RDRM31220 - Remittance Basis: Introduction to the Remittance Basis: Comparisons with pre-April 2008 regime: Using the remittance basis - automatic versus claim
Before 2008-2009, relevant foreign income, general earnings and capital gains taxable on the remittance basis were treated separately, with different legislation governing each
Foreign income (not earnings from employment) | ITTOIA05/s829 and following |
---|---|
General earnings (non-UK) | ITEPA03/s22 and s26 |
Capital gains (non-doms only) | TCGA92/s12 |
Before 2008-2009 the remittance basis applied automatically to UK resident but Not Ordinarily Resident and/or non-domiciled individuals (as appropriate) in respect of employment income and capital gains.
However individuals usually had to make a claim to obtain the benefit of the remittance basis in respect of their relevant foreign income RDRM31140. Relevant foreign income is defined in ITTOIA05/s830 but broadly speaking consists of foreign savings and investment income.

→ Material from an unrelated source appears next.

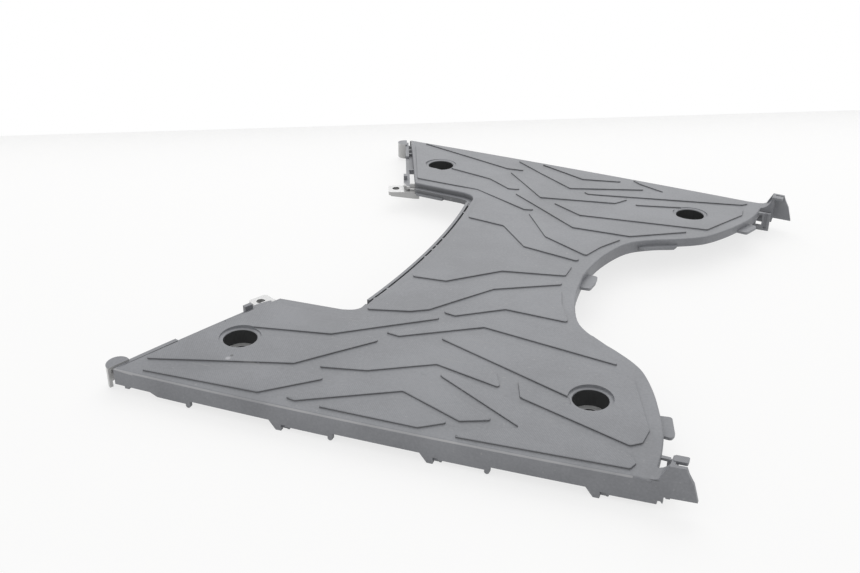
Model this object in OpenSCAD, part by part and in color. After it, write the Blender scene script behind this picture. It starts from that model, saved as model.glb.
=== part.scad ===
// Floorboard of a scooter, one injection-moulded piece.
// X runs along the symmetry axis from the end with the lugs to the end with the ears,
// Y runs across, and Z runs up. The plan is drawn with the lug-end bolt wells at x = 0, and
// the part is then moved so that its middle is at x = 0. The symmetry axis is y = 0, and the
// tips of the skirt's teeth stand on z = 0.

/* [Deck] */
// Length of the deck between its outer corners
deck_length = 337.5; // [310:0.5:370]
// Half width of the deck at the lug end
half_width_lug_end = 226; // [212:1:240]
// Half width of the deck at the ear end
half_width_ear_end = 202; // [194:1:212]
// How far the long edges bow outwards
edge_bow = 3; // [1:0.5:6]
// Radius of the deck's crown across its width
crown_radius = 2700; // [2200:100:4000]
// Thickness of the deck plate
plate_t = 2.5; // [2:0.1:3.5]
// Thickness of skirts and lips
wall_t = 2.4; // [1.8:0.1:3]
// Depth of the short lip round the notches and ends
lip_depth = 6.5; // [5:0.5:8]
// Depth of the lip at the root of the ear-end notch
root_lip_depth = 9; // [8:0.5:10]

/* [Tread] */
// Height of the raised panels
tread_h = 1.1; // [0.6:0.1:2]
// Corner radius of the raised panels
tread_r = 2; // [1:0.25:3]

/* [Bolt wells] */
// Distance of the ear-end wells from the deck's outer corner along X
ear_well_inset = 53.5; // [50:0.5:58]
// Half span of the lug-end row
well_half_span_lug_end = 167.5; // [164:0.5:171]
// Half span of the ear-end row
well_half_span_ear_end = 146.5; // [144:0.5:150]
// Inside diameter of a well
well_d = 22; // [19:0.5:24]
// Width of the shallow ring round a well
ring_w = 2.8; // [2.5:0.1:4]
// Wall of a well
well_wall = 2.4; // [1.8:0.1:3]
// Thickness of a well's floor
well_floor_t = 5; // [3:0.1:6]
// Diameter of the shallow seat in a well's floor
well_seat_d = 14; // [12:0.5:16]
// Depth of that seat
well_seat_depth = 0.8; // [0.4:0.1:1.5]
// Diameter of the bolt hole in a well's floor
bolt_hole_d = 6.6; // [5:0.1:9]

/* [Skirt] */
// Height of the deck's crown above the skirt's lower edge
skirt_drop = 20.4; // [18:0.2:24]
// How far a tooth reaches below the skirt
tooth_drop = 6; // [5:0.2:8]
// Width of a tooth at its tip
tooth_w = 6; // [5:0.5:8]
// Length of a tooth's sloping side
tooth_slope = 4.5; // [3:0.5:6]
// How far the rail between tooth and pin reaches below the skirt
rail_drop = 2.4; // [1.5:0.1:3.5]
// Length of a rail, from its tooth to its pin
rail_l = 31; // [26:1:36]
// How far a pin reaches below the skirt
pin_drop = 5; // [4:0.2:5.6]
// Width of a pin
pin_w = 3; // [2:0.25:4]
// Distance from one pin to the next
pin_pitch = 95.5; // [90:0.5:98]
// Place of the first pin along X
first_pin_x = -2; // [-6:0.5:4]

/* [Lug end] */
// Gap between the deck's edge and the strip at its outer end
strip_gap = 2.4; // [2:0.1:3]
// Width of the strip
strip_w = 3; // [2.4:0.1:4]
// How far the strip lies below the deck's surface
strip_below = 2; // [1:0.25:3]
// How much lower the strip lies beside the lug
strip_step = 2; // [0.5:0.25:2.5]
// Thickness of the strip
strip_t = 2.4; // [1.8:0.1:3]
// Width of a bridge across the gap
bridge_w = 2.4; // [1.8:0.2:4]
// How far a lug reaches out from the end edge
lug_l = 23; // [20:0.5:26]
// Width of a lug
lug_w = 15; // [12:0.5:16]
// Thickness of a lug's plate
lug_t = 3; // [2.4:0.1:4]
// How far a lug lies below the deck's surface
lug_below = 7.5; // [6.5:0.25:9]
// Depth of a lug's gusset at its root
gusset_depth = 6.5; // [5:0.5:10]
// Diameter of a lug's screw hole
lug_hole_d = 6.2; // [4:0.1:6.5]
// Radius of the half-round hook
hook_r = 7.5; // [6:0.5:9]
// Wall of the half-round hook
hook_wall = 2.2; // [1.8:0.1:3]
// Depth of the half-round hook below the deck's surface
hook_depth = 15; // [10:0.5:16]

/* [Notch rim] */
// Gap between the deck's edge and the rim in the lug-end notch
rim_gap = 1.6; // [1.2:0.1:2.4]
// Width of the rim
rim_w = 2.2; // [1.6:0.1:3]
// How far the rim's top lies below the deck's surface
rim_below = 0.8; // [0.6:0.1:2]
// How far the rim's foot lies below the deck's surface
rim_depth = 7; // [5.5:0.25:8.5]
// How far the ledge beside the lug lies below the deck's surface
ledge_below = 4.25; // [3:0.25:4.5]
// Gap between the deck's edge and the ledge
ledge_gap = 2.6; // [2:0.1:3]
// How far the ledge's foot lies below the deck's surface
ledge_depth = 8.5; // [8:0.25:10]

/* [Ear end] */
// Length of an ear at its foot
ear_l = 21; // [16:0.5:24]
// Length of an ear at its top
ear_top_l = 13; // [10:0.5:15]
// Height of an ear's top above the deck's crown
ear_rise = 3.5; // [2.5:0.5:6]
// How far an ear's foot lies below the deck's crown
ear_foot = 18; // [16:0.5:20]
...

For tax years 2008-2009 and following, the arising basis applies to all foreign income and gains, except where the remittance basis applies. In order for the remittance basis to apply, there will usually be a claim by the individual under ITA07/s809B. Such a claim is usually made on their Self-Assessment tax return - refer to RDRM32020 - Claiming the remittance basis.
Note 1 - In both the pre 6 April and post 5 April 2008 regimes, only individuals who are resident but not domiciled in the UK can use the remittance basis for their foreign chargeable gains.
Note 2 - In certain circumstances individuals may choose for the remittance basis to apply without the need to claim on their Self-Assessment tax return - refer to RDRM32100- Exceptions to the claims requirements.